Lia Frenchman looks at the driftwood-covered seawall behind her home in Taholah. At high tide in the winters, the waves come into her backyard "and you'll see the water running under my house, out into the street," Frenchman said.
John Ryan / KUOW
/
KUOW
Lia Frenchman looks at the driftwood-covered sea wall behind her home in Taholah. At high tide during winter, the waves come into her backyard "and you'll see the water running under my house, out into the street," Frenchman said.

Other tribes in Washington and Alaska are looking to relocate villages made vulnerable by rising seas, though few have made as much tangible progress as the Quinault have.

"We've always made a point to be at the forefront of emerging concerns that affect Indian Country [like] climate change," Capoeman said. "We see that these things are real."

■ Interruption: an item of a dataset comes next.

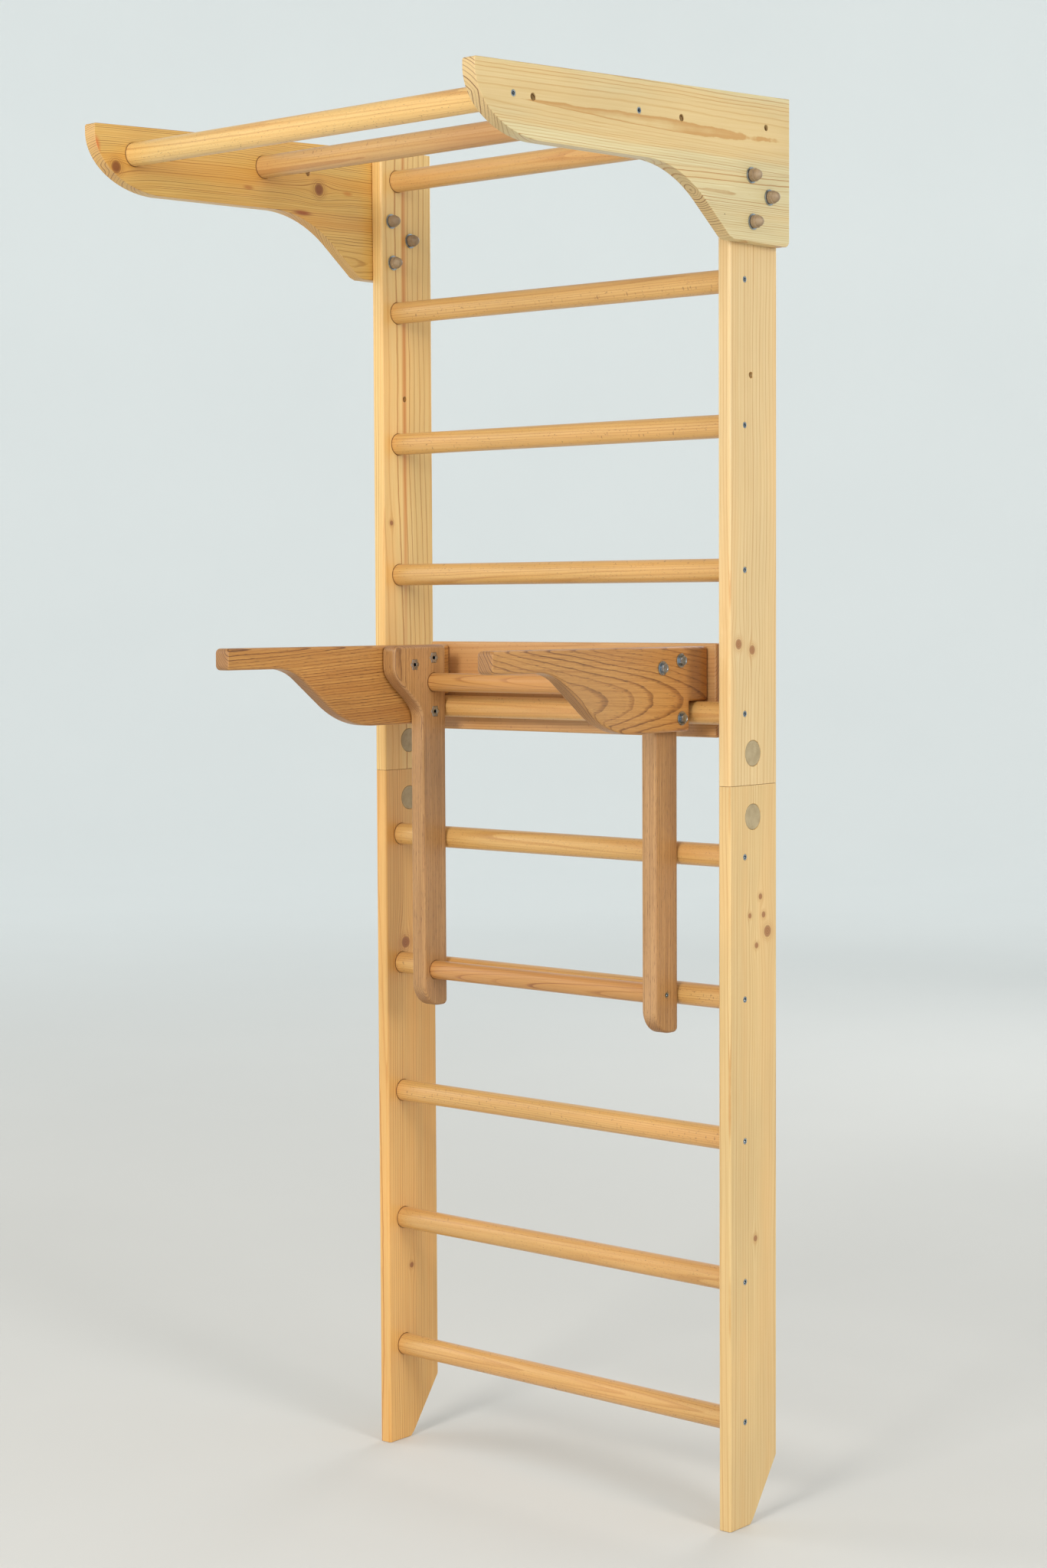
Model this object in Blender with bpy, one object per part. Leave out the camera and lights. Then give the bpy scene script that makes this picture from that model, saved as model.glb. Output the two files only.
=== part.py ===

In 2020, the Bureau of Indian Affairs estimated U.S. tribes would need $5 billion over the next 50 years to relocate or otherwise protect their infrastructure from climate change, with the greatest need in Alaska.

The Biden administration issued multimillion-dollar grants in 2022 to tribes in Alaska, Louisiana, Maine and Washington, including the Quinault, that are looking to move to higher ground.

The Quinault Nation was turned down for three federal grants in 2023 but received a $2 million U.S. Department of Housing and Urban Development grant in February 2024 to help build housing for elders at the upland site.

Quinault officials still have to raise more money to fill the empty neighborhood with homes.

"If you know anybody with a big checkbook, give them my name," Capoeman said.

Frenchman said she's dreading having a house payment again and that it's going to be hard to abandon a site with so much history to it.

"But you know, you do what you have to do to protect your family," she said.